Poisson equation

This demo is implemented in a single Python file, demo_poisson.py, which contains both the variational forms and the solver. It illustrates how to:

Equation and problem definition

For a domain $$\Omega \subset \mathbb{R}^n$$ with boundary $$\partial \Omega = \Gamma_{D} \cup \Gamma_{N}$$, the Poisson equation with particular boundary conditions reads:

\begin{split} \begin{align} - \nabla^{2} u &= f \quad {\rm in} \ \Omega, \\ u &= 0 \quad {\rm on} \ \Gamma_{D}, \\ \nabla u \cdot n &= g \quad {\rm on} \ \Gamma_{N}. \\ \end{align} \end{split}

where $$f$$ and $$g$$ are input data and $$n$$ denotes the outward directed boundary normal. The variational problem reads: find $$u \in V$$ such that

$a(u, v) = L(v) \quad \forall \ v \in V,$

where $$V$$ is a suitable function space and

\begin{split} \begin{align} a(u, v) &:= \int_{\Omega} \nabla u \cdot \nabla v \, {\rm d} x, \\ L(v) &:= \int_{\Omega} f v \, {\rm d} x + \int_{\Gamma_{N}} g v \, {\rm d} s. \end{align} \end{split}

The expression $$a(u, v)$$ is the bilinear form and $$L(v)$$ is the linear form. It is assumed that all functions in $$V$$ satisfy the Dirichlet boundary conditions ($$u = 0 \ {\rm on} \ \Gamma_{D}$$).

In this demo we consider:

• $$\Omega = [0,2] \times [0,1]$$ (a rectangle)

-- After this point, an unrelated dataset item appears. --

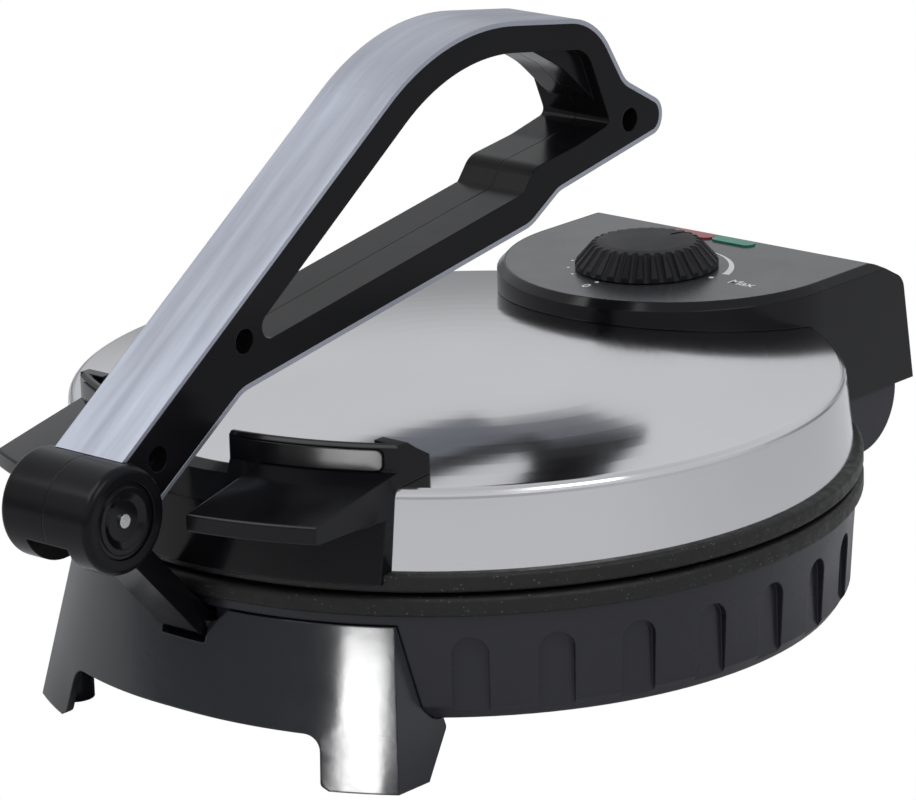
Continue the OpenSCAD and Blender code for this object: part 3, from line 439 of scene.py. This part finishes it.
def room(tree):
    """The brightness of ROOM_LEVELS at the height that a ray points to."""
    coord = tree.nodes.new("ShaderNodeTexCoord")
    parts = tree.nodes.new("ShaderNodeSeparateXYZ")
    tree.links.new(coord.outputs["Generated"], parts.inputs[0])
    made = tree.nodes.new("ShaderNodeValToRGB")
    stops = made.color_ramp.elements
    lowest, *between, highest = ROOM_LEVELS
    for stop, (place, level) in zip(stops, (lowest, highest)):
        stop.position, stop.color = place, grey(level)
    for place, level in between:
        stops.new(place).color = grey(level)
    tree.links.new(parts.outputs["Z"], made.inputs["Fac"])
    return made.outputs["Color"]


def make_world():
    world = bpy.data.worlds.new("world")
    SCENE.world = world
    world.use_nodes = True
    tree = world.node_tree
    tree.nodes.clear()
    out = tree.nodes.new("ShaderNodeOutputWorld")
    path = tree.nodes.new("ShaderNodeLightPath")
    light = background(tree, WORLD_TINT, WORLD_STRENGTH)
    shown = background(tree, WHITE)
    glossy = background(tree, ROOM_TINT)
    tree.links.new(room(tree), glossy.inputs["Strength"])
    bounced = choose(tree, path.outputs["Is Glossy Ray"], light.outputs[0], glossy.outputs[0])
    seen = choose(tree, path.outputs["Is Camera Ray"], bounced, shown.outputs[0])
    tree.links.new(seen, out.inputs["Surface"])


def make_floor():
    """A matt floor that takes part in the light and shows as plain white."""
    bm = bmesh.new()
    bmesh.ops.create_grid(bm, x_segments=1, y_segments=1, size=FLOOR_HALF)
    mesh = bpy.data.meshes.new("floor")
    bm.to_mesh(mesh)
    bm.free()
    floor = bpy.data.objects.new("floor", mesh)
    SCENE.collection.objects.link(floor)
    s = Shader("floor_white", Base_Color=(0.8, 0.8, 0.81, 1), Roughness=0.9, Specular_IOR_Level=0.0)
    shown = s.node("ShaderNodeEmission", Strength=1.0)
    path = s.node("ShaderNodeLightPath")
    seen = choose(s.tree, path.outputs["Is Camera Ray"], s.bsdf.outputs[0], shown.outputs[0])
    s.link(seen, s.tree.nodes["Material Output"].inputs["Surface"])
    mesh.materials.append(s.mat)


make_camera()
MATS = make_materials()
dress()
make_scale()
for label in LABELS:
    make_label(*label)
make_world()
make_floor()
area("key", azimuth=-30, elevation=55, distance=1.6, width=1.1, height=1.1, power=11)
area("fill", azimuth=75, elevation=40, distance=1.8, width=1.0, height=0.8, power=7)
area("front_strip", azimuth=17, elevation=7, distance=0.6, width=0.13, height=0.075, power=1.05,
     look=(0.03, -0.13, 0.028), only=("front_stand",))
area("front_floor", azimuth=11, elevation=-17, distance=0.33, width=0.12, height=0.05, power=0.5,
     look=(0.05, -0.115, 0.101), only=("bracket_trim",))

• $$\Gamma_{D} = \{(0, y) \cup (1, y) \subset \partial \Omega\}$$

• $$\Gamma_{N} = \{(x, 0) \cup (x, 1) \subset \partial \Omega\}$$

• $$g = \sin(5x)$$

• $$f = 10\exp(-((x - 0.5)^2 + (y - 0.5)^2) / 0.02)$$

Implementation

The modules that will be used are imported:

import numpy as np

import ufl
from dolfinx import fem, io, mesh, plot
from ufl import ds, dx, grad, inner

from mpi4py import MPI
from petsc4py.PETSc import ScalarType


We begin by using create_rectangle to create a rectangular Mesh of the domain, and creating a finite element FunctionSpace $$V$$ on the mesh.

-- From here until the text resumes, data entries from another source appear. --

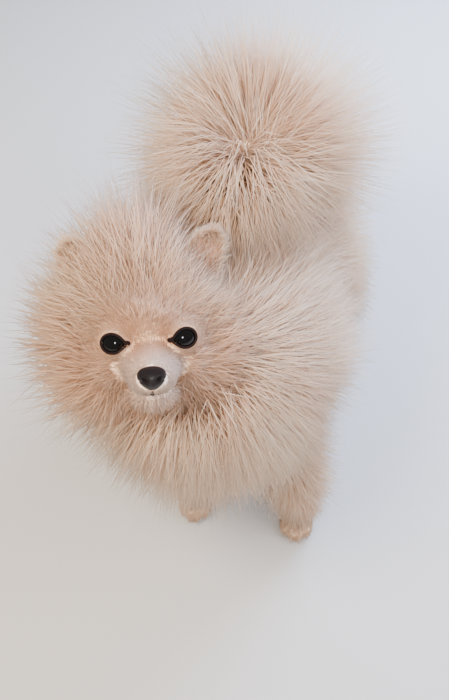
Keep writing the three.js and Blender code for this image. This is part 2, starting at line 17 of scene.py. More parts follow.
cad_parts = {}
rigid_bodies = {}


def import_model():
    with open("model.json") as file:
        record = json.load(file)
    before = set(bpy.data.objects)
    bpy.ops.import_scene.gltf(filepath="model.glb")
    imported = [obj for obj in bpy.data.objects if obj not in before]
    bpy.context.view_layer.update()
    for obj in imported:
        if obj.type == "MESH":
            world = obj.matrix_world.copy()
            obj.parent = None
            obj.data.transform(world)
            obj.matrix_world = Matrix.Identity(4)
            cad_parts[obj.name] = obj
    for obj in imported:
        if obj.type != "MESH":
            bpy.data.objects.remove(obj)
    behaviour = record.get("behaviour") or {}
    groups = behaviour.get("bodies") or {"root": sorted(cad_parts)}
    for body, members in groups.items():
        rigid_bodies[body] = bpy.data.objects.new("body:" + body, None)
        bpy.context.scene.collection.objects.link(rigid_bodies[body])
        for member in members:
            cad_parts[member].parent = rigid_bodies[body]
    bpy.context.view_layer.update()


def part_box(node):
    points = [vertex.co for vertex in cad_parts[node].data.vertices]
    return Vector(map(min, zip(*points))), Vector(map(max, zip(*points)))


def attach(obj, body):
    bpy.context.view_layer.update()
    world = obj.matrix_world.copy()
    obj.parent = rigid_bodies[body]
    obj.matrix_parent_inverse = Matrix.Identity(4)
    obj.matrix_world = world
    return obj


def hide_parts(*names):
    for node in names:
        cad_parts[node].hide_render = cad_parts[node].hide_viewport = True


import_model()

bl_info = {
    "name": "Pomeranian puppy",
    "version": (1, 0, 0),
    "blender": (4, 5, 0),
    "location": "View3D > Sidebar > Puppy",
    "description": "Builds the skin, face, ears, paws and coat of a standing pomeranian puppy",
    "category": "Object",
}

MM = 0.001

# The head's place and turn. In its own frame the muzzle points along -Y, the left ear is at +X and the crown
# at +Z.
EYES_AT = (-35.5, -80.7, 212)
EYES_LOCAL = (0, -33.7, -1)
HEAD_TURN = (
    Matrix.Rotation(math.radians(19), 3, "Z")
    @ Matrix.Rotation(math.radians(-40), 3, "X")
    @ Matrix.Rotation(math.radians(6), 3, "Y")
)
HEAD_MIDDLE = Vector(EYES_AT) - HEAD_TURN @ Vector(EYES_LOCAL)
TURN = np.array(HEAD_TURN)
MIDDLE = np.array(HEAD_MIDDLE)
# The left eye and the nose in that frame, and how far each eye is turned outward in degrees.
EYE = (18.5, -25.5, -1)
NOSE = (0, -52.5, -16)
EYE_TURN = 14

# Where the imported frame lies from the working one.
_low, _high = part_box("eye_left")
_eye = HEAD_TURN @ Vector(EYE) + HEAD_MIDDLE
SHIFT = np.array([(_low.x + _high.x) / 2 / MM - _eye.x, (_low.y + _high.y) / 2 / MM - _eye.y, 0])


def to_world(points):
    """Points of the head's own frame, in the working frame."""
    return np.asarray(points, float) @ TURN.T + MIDDLE


def to_head(points):
    """Points of the working frame, in the head's own."""
    return (np.asarray(points, float) - MIDDLE) @ TURN


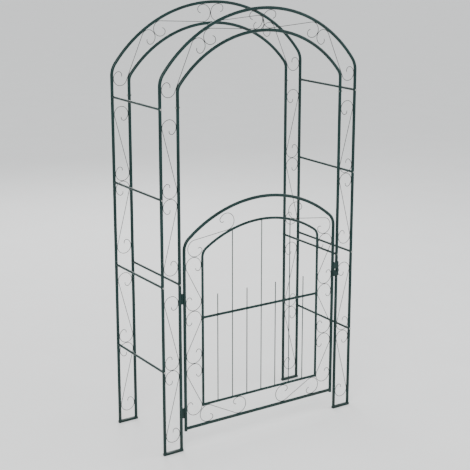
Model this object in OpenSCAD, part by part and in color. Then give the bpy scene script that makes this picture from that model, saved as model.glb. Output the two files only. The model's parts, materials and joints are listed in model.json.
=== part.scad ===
// Garden arch of steel tube with scrolled wire panels and a swinging gate.
// Millimetres, +Z up, origin on the ground at the middle of the arch.
// The gate hangs on the left in the front plane, and -Y is the side it is met from.

/* [Overall size] */
// Width over the outer rails
arch_w = 1150; // [1080:5:1240]
// Depth over the front and back rails
arch_d = 480; // [400:5:600]
// Height to the top of the outer bow
arch_h = 2150; // [2120:5:2250]

/* [Legs] */
// Diameter of the rails and bows
rail_d = 16; // [15.5:0.5:17]
// Wall of every tube
tube_wall = 1.2; // [1:0.1:1.4]
// Distance between the outer and inner rail of a leg
leg_pitch = 94; // [84:1:100]
// Diameter of the side bars between front and back
bar_d = 12; // [11.5:0.5:13]
// Height between one side bar and the next
bar_pitch = 425; // [415:1:430]
// Length of the narrowed end that plugs into the tube below
spigot_len = 30; // [24:1:40]
// Thickness of the flat foot bars
foot_h = 12; // [8:1:14]

/* [Bows] */
// Rise of the outer bow above its bend
outer_rise = 302; // [285:1:315]
// Rise of the inner bow above its bend
inner_rise = 240; // [230:1:250]
// Height of the outer bow above the inner bow at the middle
bow_gap = 105; // [100:1:112]

/* [Gate] */
// Gap between the gate and the legs, which the hinges fill
gate_gap = 10; // [9.5:0.5:11]
// Height of the gate's lower end above the ground
gate_foot = 100; // [90:1:110]
// Height of the top of the gate's outer frame
gate_top = 1237; // [1225:1:1250]
// Rise of the gate's outer bow above its bend
gate_rise = 176; // [165:1:185]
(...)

msh = mesh.create_rectangle(comm=MPI.COMM_WORLD,
points=((0.0, 0.0), (2.0, 1.0)), n=(32, 16),
cell_type=mesh.CellType.triangle,)
V = fem.FunctionSpace(msh, ("Lagrange", 1))


The second argument to FunctionSpace is a tuple consisting of (family, degree), where family is the finite element family, and degree specifies the polynomial degree. in this case V consists of first-order, continuous Lagrange finite element functions.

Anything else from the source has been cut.